We therefore AFFIRM Weedon's conviction.

NOTES

[1] Neither Carter's nor Wells' fingerprints matched those taken from the crime scene.

[2] The Weedon marriage was plagued with acrimony. Mrs. Weedon did not, however, call the Delaware police until early November, 1992, when the marital distress between Weedon and Mrs. Weedon reached its apogee Weedon physically assaulted Mrs. Weedon, including threatening her with a knife. This incident was the denouement of thirteen disharmonious years, during which Mrs. Weedon had filed and subsequently withdrawn two divorce petitions, lodged nine criminal complaints, separated from Weedon on eight separate occasions and had successfully sought several restraining orders.
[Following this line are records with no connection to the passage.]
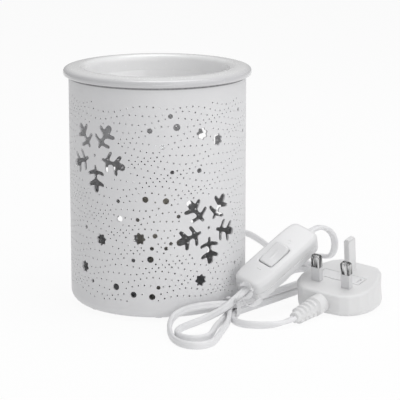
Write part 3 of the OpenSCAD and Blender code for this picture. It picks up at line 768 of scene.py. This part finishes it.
def bottom_edge(radius, way_in):
    """Rings of a quarter circle from the wall down and in, then level to the rim under the drum."""
    t = np.linspace(0, math.pi / 2, 9)[1:]
    r = body_r - corner_r + radius * np.cos(t)
    z = foot_h + corner_r - radius * np.sin(t)
    r = np.append(r, way_in)
    z = np.append(z, z[-1])
    angle = columns[:-1] / body_r
    x = r[:, None] * np.sin(angle)
    y = -r[:, None] * np.cos(angle)
    return np.stack([x, y, np.repeat(z[:, None], step_count, axis=1)], axis=-1)


def drum_mesh():
    """All points and faces of the drum: outer face, inner face, then walls and bottom edge."""
    count = len(flat_points)
    points = [wrapped(flat_points, body_r), wrapped(flat_points, body_r - wall)]
    faces = [flat_triangles, flat_triangles[:, ::-1] + count]
    walls = []
    for loop in flat_loops[1:]:
        follow = np.roll(loop, -1)
        walls.append(np.stack([loop, follow, follow + count, loop + count], axis=-1))
    top = flat_loops[0][step_count + level_count - 1:2 * step_count + level_count]
    walls.append(np.stack([top[1:], top[:-1], top[:-1] + count, top[1:] + count], axis=-1))
    sill = flat_loops[0][:step_count + 1]
    outer = bottom_edge(corner_r, ring_r)
    inner = bottom_edge(corner_r - wall, ring_r)
    start = 2 * count
    for rings, first, flip in ((outer, sill, False), (inner, sill + count, True)):
        size = step_count
        rows = start + np.arange(len(rings) * size).reshape(len(rings), size)
        upper = np.vstack([first[:-1], rows[:-1]])
        here, after = upper, np.roll(upper, -1, axis=1)
        after[0, -1] = first[-1]
        quads = np.stack([here, rows, np.roll(rows, -1, axis=1), after], axis=-1).reshape(-1, 4)
        walls.append(quads[:, ::-1] if flip else quads)
        points.append(rings.reshape(-1, 3))
        start += rings.shape[0] * size
    low_out = 2 * count + (len(outer) - 1) * step_count + np.arange(step_count)
    low_in = low_out + len(inner) * step_count
    walls.append(np.stack([low_out, low_in, np.roll(low_in, -1), np.roll(low_out, -1)], axis=-1))
    return np.vstack(points), faces, walls


def welded(points, faces):
    """The same faces on points of which no two are in one place."""
    _, first, same = np.unique(np.round(points, 4), axis=0, return_index=True, return_inverse=True)
    return points[first], [same.ravel()[f] for f in faces]


drum_points, drum_skins, drum_walls = drum_mesh()
drum_points, drum_faces = welded(drum_points, drum_skins + drum_walls)
drum = make_piece("drum_skin", drum_points, drum_faces, PAINT, "warmer",
                  ["body_shell"])
print("drum skin:", len(drum_points), "points,", sum(len(f) for f in drum_faces), "faces")


def drum_normals(piece):
    """Normals that the curve gives: square to the cylinder on both skins, and each wall's own."""
    mesh = piece.data
    corner_count = len(mesh.loops)
    at = np.zeros(corner_count, np.int32)
    mesh.loops.foreach_get("vertex_index", at)
    flat = np.zeros(len(mesh.polygons) * 3, np.float32)
    mesh.polygons.foreach_get("normal", flat)
    size = np.zeros(len(mesh.polygons), np.int32)
    mesh.polygons.foreach_get("loop_total", size)
    face_normal = np.repeat(flat.reshape(-1, 3), size, axis=0)
    spot = drum_points[at]
    ring = np.hypot(spot[:, 0], spot[:, 1])
    low = np.maximum(foot_h + corner_r - spot[:, 2], 0)
    out = np.maximum(ring - (body_r - corner_r), 0)
    level = ring < body_r - corner_r - 0.01
    rise = np.where(level, 1.0, low)
    flow = np.where(level, 0.0, out)
    curve = np.stack([spot[:, 0] / ring * flow, spot[:, 1] / ring * flow, -rise], axis=-1)
    curve /= np.linalg.norm(curve, axis=1)[:, None]
    side = np.sign((curve * face_normal).sum(axis=1))[:, None]
    agree = np.abs((curve * face_normal).sum(axis=1)) > 0.86
    normal = np.where(agree[:, None], curve * side, face_normal)
    mesh.normals_split_custom_set(normal.tolist())


drum_normals(drum)

# %% [markdown]
# ## The dish
# The dish is thrown as one outline turned about the middle: a flat floor, a rounded foot to the
# wall, a soft crest, and a lip that rolls over the drum's edge. Turning an outline is a skin
# whose rings are circles.


# %% The dish
def arc_points(centre, radius, start, end, count):
    t = np.radians(np.linspace(start, end, count))
    return np.stack([centre[0] + radius * np.cos(t), centre[1] + radius * np.sin(t)], axis=-1)


def spun(outline, count):
    """A closed outline (r, z) turned about the Z axis; points on the axis become poles."""
    t = np.linspace(0, 2 * math.pi, count, endpoint=False)
    r, z = outline[:, :1], outline[:, 1:]
    return np.stack([r * np.cos(t), r * np.sin(t), np.repeat(z, count, axis=1)], axis=-1)


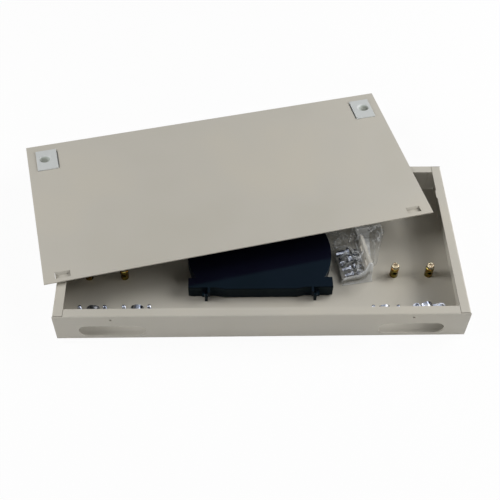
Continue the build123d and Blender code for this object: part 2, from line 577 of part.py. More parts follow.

[3] Mrs. Weedon gave hearsay testimony, to which Weedon objected, relating to Weedon's October 10 disclosure of his beating of Ward to neighbors Michelle Falahee and JoEllen Trader. Also, Michael Falahee ("Falahee") testified in court that Weedon told him that he had "taken care" of Ward.

[4] 11 Del.C. § 636(a)(1).

[5] Id. § 826(1).

[6] Id. § 1447(a).

[7] Id. § 513(1). The fifth count, Criminal Mischief, id. § 811(a)(1), was nolle prossed by the State prior to trial.

[8] In Smith's companion appeal, this Court, in an opinion issued contemporaneously herewith, reversed Smith's convictions and remanded his case to the Superior Court for a new trial on the ground that Mrs. Weedon's testimony which recounted her husband's October 10 statements to her was inadmissible under D.R.E. 804(b)(3) as to Smith and the trial court committed plain error in so admitting such statements. Smith v. State, Del.Supr., Veasey, C.J. (1994) (OPINION), 647 A.2d 1083.

[9] Though Weedon originally claimed that the October 9 conversation was also privileged, in his appellate brief and during oral arguments, Weedon withdrew his privilege claim as to this conversation.

[10] D.R.E. 504 states in relevant part:

(a) Definition. A communication is confidential if it is made privately by any person to his or her spouse and is not intended for disclosure to any other person.

* * * * * *

(d) Exceptions. There is no privilege under this rule in a proceeding in which 1 spouse is charged with a wrong against the person or property of (1) the other, (2) a child of either, (3) a person residing in the household of either, or (4) a third person committed in the course of committing a crime against any of them....

D.R.E. 504(a) & (d).

[11] Though the couple was married at the time of this communication, they subsequently separated.

[12] D.R.E. 103(a)(1) states, in relevant part: "Error may not be predicated upon a ruling which admits or excludes evidence unless a substantial right of the party is affected, and ... [i]n case the ruling is one admitting evidence, a timely objection or motion to strike appears of record, stating the specific ground of objection[.]" D.R.E. 103(a)(1).

[13] Delaware Supreme Court Rule 8 states: "Only questions fairly presented to the trial court may be presented for review; provided, however, that when the interests of justice so require, the Court may consider and determine any question not so presented." Supr.Ct.R. 8.

[14] Contrast this with the Court's finding in Smith, supra n. 8, that it was plain error to allow Mrs. Weedon to testify regarding Weedon's statement to her implicating Smith.

[15] D.R.E. 403 states: "Although relevant, evidence may be excluded if its probative value is substantially outweighed by the danger of unfair prejudice, confusion of the issues or misleading the jury, or by considerations of undue delay, waste of time or needless presentation of cumulative evidence." D.R.E. 403.